Ratisbonne a été nommé sous-bibliothécaire du palais du Luxembourg. Après la révolution du 4 septembre 1870, il a fait partie, au Journal des Débats du petit groupe de rédacteurs qui se sont attachés à demander le maintien et l’affermissement des institutions républicaines. Lorsque, au mois d’octobre 1873, un autre groupe de la rédaction, ayant à sa tête M. John Lemoinne, entreprit de faire une campagne en faveur de la fusion monarchique et du comte de Chambord, M. Louis Ratisbonne déclara qu’il cessait de faire partie du journal.

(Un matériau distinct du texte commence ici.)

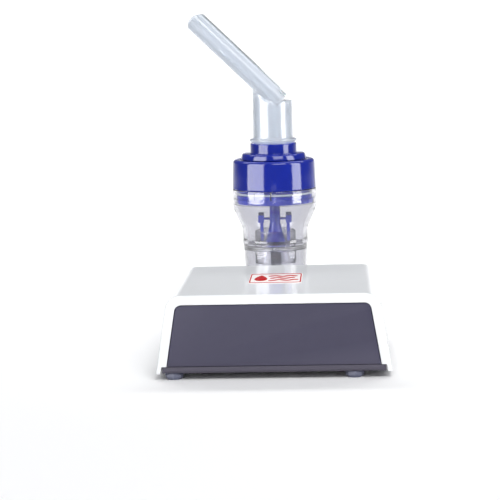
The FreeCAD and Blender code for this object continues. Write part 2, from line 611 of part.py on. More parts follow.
def motor():
    left = "(dims.motor_right - dims.motor_length)"
    can = cut(
        along_crank("dims.motor_radius", "dims.motor_length - 4", f"{left} + 4"),
        along_crank("dims.motor_radius - dims.motor_wall", "dims.motor_length - 4 - dims.motor_wall",
                    f"{left} + 4 - 0.01"),
        along_crank("dims.bush_radius", "dims.motor_length", left),
    )
    screw_places = [f"({CRANK_Y} + {side})" for side in (-8, 8)]
    can = cut(can, *[along_crank("1.25", "8", "dims.motor_right - 4", y) for y in screw_places])
    keep(can, "motor_can")
    keep(group(*[
        fuse(
            along_crank("1.2", "dims.frame_plate + 2.5", "dims.motor_right - 2.5", y),
            along_crank("2.2", "1.3", "dims.motor_right + dims.frame_plate", y),
        )
        for y in screw_places
    ]), "motor_screws")
    bell = cut(
        along_crank("dims.motor_radius", "4", left),
        along_crank("dims.motor_radius - 2", "3", f"{left} + 1.5"),
        along_crank("dims.bush_radius", "8", f"{left} - 1"),
    )
    keep(bell, "motor_end_bell")
    bore = along_crank("dims.shaft_radius + dims.running_gap", "dims.motor_length + 8", f"{left} - 4")
    bushes = [
        along_crank("dims.bush_radius", "dims.bush_length", "dims.motor_right - dims.motor_wall - 1"),
        along_crank("dims.bush_radius", "dims.bush_length", f"{left} - 0.5"),
    ]
    keep(group(*[cut(bush, bore) for bush in bushes]), "motor_bushes")
    sleeve = cut(
        along_crank("dims.motor_radius - dims.motor_wall", "dims.armature_length", f"{left} + 9"),
        along_crank("dims.motor_radius - dims.motor_wall - dims.magnet_thickness",
                    "dims.armature_length + 2", f"{left} + 8"),
    )
    halves = [
        common(sleeve, box("dims.motor_length", "2 * dims.motor_radius", "dims.motor_radius", left,
                           f"{CRANK_Y} - dims.motor_radius", z))
        for z in ("dims.crank_height + 2.5", "dims.crank_height - 2.5 - dims.motor_radius")
    ]
    keep(group(*halves), "motor_magnets")
    stack = cut(
        along_crank("dims.armature_radius", "dims.armature_length - 2", f"{left} + 10"),
        along_crank("dims.shaft_radius", "dims.motor_length", left),
    )
    keep(stack, "motor_armature")
    commutator = cut(
        along_crank("dims.bush_radius + 0.8", "4.5", f"{left} + 4.6"),
        along_crank("dims.shaft_radius", "dims.motor_length", left),
    )
    keep(commutator, "motor_commutator")
    keep(along_crank("dims.shaft_radius", "dims.shaft_right - dims.shaft_left", "dims.shaft_left"),
         "motor_shaft")
    blades = []
    for turn in (i * 360 / FAN_BLADES for i in range(FAN_BLADES)):
        c, k = f"cos({turn} * 1 deg)", f"sin({turn} * 1 deg)"
        blades.append(box(
            "dims.fan_width", "dims.fan_radius - 3", "0.8", "dims.shaft_left + 0.5",
            f"{CRANK_Y} + 2.5 * {c} + 0.4 * {k}", f"dims.crank_height + 2.5 * {k} - 0.4 * {c}",
            FreeCAD.Rotation(FreeCAD.Vector(1, 0, 0), turn),
        ))
    hub = along_crank("3.2", "dims.fan_width", "dims.shaft_left + 0.5")
    keep(cut(fuse(hub, *blades), along_crank("dims.shaft_radius", "20", "dims.shaft_left - 5")),
         "cooling_fan")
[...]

Outre la traduction de l’Enfer, du Purgatoire et du Paradis du Dante et divers morceaux publiés dans le Magasin d’éducation et de récréation, on lui doit : Henri Heine (1855), étude publiée d’abord dans la Revue contemporaine ; Impressions littéraires (1855, in-18) ; Au printemps de la vie (1857, in-32), recueil de poésies pleines de fraîcheur et de grâce ; Hero et Léandre, drame en un acte et en vers, représenté au Théâtre-Français (1859) ; Morts et vivants, nouvelles impressions littéraires (1860, in-12) ; Dernières scènes de la Comédie enfantine (1862, in-8o) ; les Figures jeunes, poésies (1865, in-18) ; Auteurs et livres (1868, in-18) ; les Petits hommes (1868, in-4o) ; les Petites femmes (1871, in-4o), recueil de petites scènes en vers, avec vignettes, comme le précédent, et dont le succès a été très-grand, etc.
Enfin, M. Ratisbonne a publié les œuvres posthumes d’Alfred de Vigny, qui l’avait nommé son exécuteur testamentaire : les Destinées, poëmes philosophiques (1864) ; le Journal d’un poëte (1867).